Okay, I’ve already had to rewrite this once because I forgot this one (thanks, Stephen Volk) – that’s how much good TV there is out there. David Fincher directs a measured examination of the fringes of psychology, slowly unfolding to reveal the darkness at the heart of the human condition. Coolly paced, with great performances, this shows what can be done when you’re not constrained by the structures of network TV.  Take your time pulling back the curtain and the result is far more affecting.

4. BILLIONS

The first season detailing the Shakespearean battle between Billionaire hedge fund manager Bobby Axelrod (Damian Lewis) and NY attorney Chuck Rhoades (Paul Giamatti) was great, but the second season takes it to an entirely new level. One episode in particular – no spoilers – will blow your mind.  Brian Koppelman, David Levien and Andrew Ross Sorkin have taken a potentially dry subject – finance – and turned it into a battle as gripping as anything in GoT. The magnetic performances by Lewis and Giamatti only drive the spike home.  I couldn’t decide if this was number three or four, so if you like feel free to switch it with…

3. OZARK

A pretty good opening episode develops into something special and endlessly surprising in Netflix’s crime drama.  Jason Bateman, acting against type in a serious role, is a cipher, as is his wife, played by Laura Linney.  It gets into some interesting areas when financial advisor Marty Byrde relocates his family to the Ozarks in backwoods Missouri to pay off a debt to a drug cartel.  There’s a touch of Deliverance and Southern Comfort as smart, sophisticated city folk find themselves playing a wholly different game with the less-educated but far more cunning and brutal rural rednecks.

2. THE DEUCE

The Wire‘s David Simon and his regular collaborator George Pelecanos take a look at the beginning of the porn industry in 1970s New York, their cameras sharking among the pimps and prostitutes and police on 42nd Street like Scorsese in Taxi Driver.  it’s all about character here, and every single one, from those on centre stage to the incidentals, is drawn perfectly.  Maggie Gyllenhall is brilliant as an independent, no-pimp hooker with more brains than anyone else in the show.  And James Franco gives a career-best performance as twins – and, yes, that works.  Insightful, shocking, heart-warming and surprising, it takes us into an area we haven’t been before.  And a nod to the set design – it looks like it could have been made in the era when it’s set.
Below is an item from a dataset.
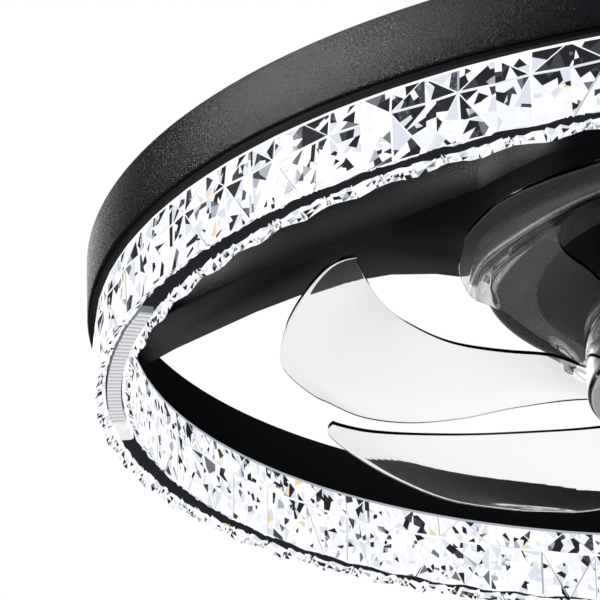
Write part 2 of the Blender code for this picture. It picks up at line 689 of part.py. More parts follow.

1. TWIN PEAKS – THE RETURN

If you go in expecting the third season of some 90s TV show, you’re going to be disappointed.  This is something completely new, which just happens to have some of the same characters.  I’ve written about it before, and I’ll probably write about it many times again because there are just so many levels.  David Lynch and Mark Frost have made an 18-hour art movie, a meditation on reality, and the connective tissue for Lynch’s films Mulholland Drive, Lost Highway, the original Twin Peaks series and Eraserhead.  Yes, he’s been telling the same story all along, just from different angles.  Episode eight may well be the single best hour of TV ever.  The series is heavily laden with Lynch’s personal philosophy, and gets into the nature of reality.  But if you’re not interested in the heavy stuff, go for the emotional ride which takes you from terror to humour, often in adjoining scenes.

Honourable mentions: The Get Down, House of Cards, Love, and Halt and Catch Fire.